In response to the Supreme Court's refusal to review the Schering appeal, four members of the Senate Judiciary Committee introduced legislation aimed at outlawing the practice of brand name pharmaceutical companies paying generic drug competitors to stay off of the market. Senators Charles E. Schumer (D-NY), Charles E. Grassley (R-IA), Herb Kohl (D-WI), and Patrick J. Leahy (D-VT) are sponsoring the legislation.

Although it refused to review the 11th Circuit's Schering decision, the Supreme Court has displayed its willingness to address economic issues by granting certiorari in two other antitrust cases.

Motions to Dismiss Antitrust Claims

Bell Atlantic v. Twombly, 425 F.3d 99 (2d Cir. 2005), which will be heard in the Supreme Court's next term, has gained attention because it could set the standard for motions to dismiss antitrust claims filed under Section 1 of the Sherman Act.
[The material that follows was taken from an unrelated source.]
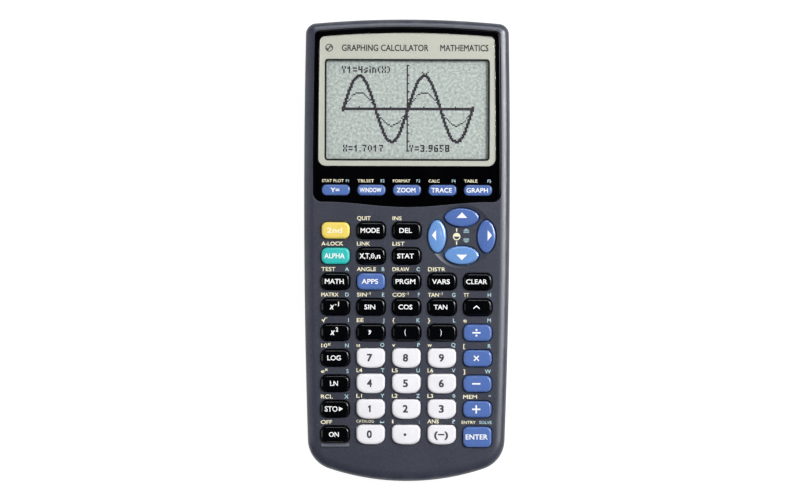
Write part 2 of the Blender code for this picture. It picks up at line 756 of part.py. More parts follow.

The country's largest telephone companies have been accused of carving up local markets to preserve their monopolies. Instead of offering direct evidence of a conspiracy, the complaint alleges that the telephone companies engaged in "parallel conduct" by not moving into each other's service areas. The Second Circuit determined that the case is sufficient to proceed to discovery. Consequently, the telephone companies, supported by a host of briefs written by influential business interests, asked the Supreme Court to dismiss the case for lack of evidence.

The significance of the case revolves around how much evidence is necessary to overcome a motion to dismiss an antitrust claim for lack of evidence. Discovery is often a costly process in which defendants can be compelled to turn over large amounts of records. The telephone companies and other business interests believe that the Second Circuit has set the standard so low for what is needed to proceed to discovery that plaintiffs inevitably will be encouraged to file frivolous claims with the purpose of inducing settlements.

Predatory Bidding?

The second antitrust case the Supreme Court has agreed to review, Weyerhaeuser v. Ross-Simmons Hardware Lumber, 411 F.3d 1030 (9th Cir. 2005), concerns "predatory bidding." Predatory bidding occurs when a company buys raw goods at inflated prices with the intention of driving smaller competitors out of the market.

In Weyerhaeuser, the Ninth Circuit upheld a $78.8 million verdict for the plaintiff after the plaintiff alleged that Weyerhaeuser Corp., a leading hardwood manufacturer, paid an excessively high price for red alder logs and ordered more of the logs than was necessary to meet its business needs. A federal jury subsequently found that Weyerhaeuser monopolized the market for the logs through its purchases and violated Section 2 of the Sherman Act. The Bush Administration has filed a brief asking the Supreme Court to reverse the decision, arguing that it "threatens to chill pro-competitive conduct by companies that bid aggressively in order to ensure access to inputs or to increase their output."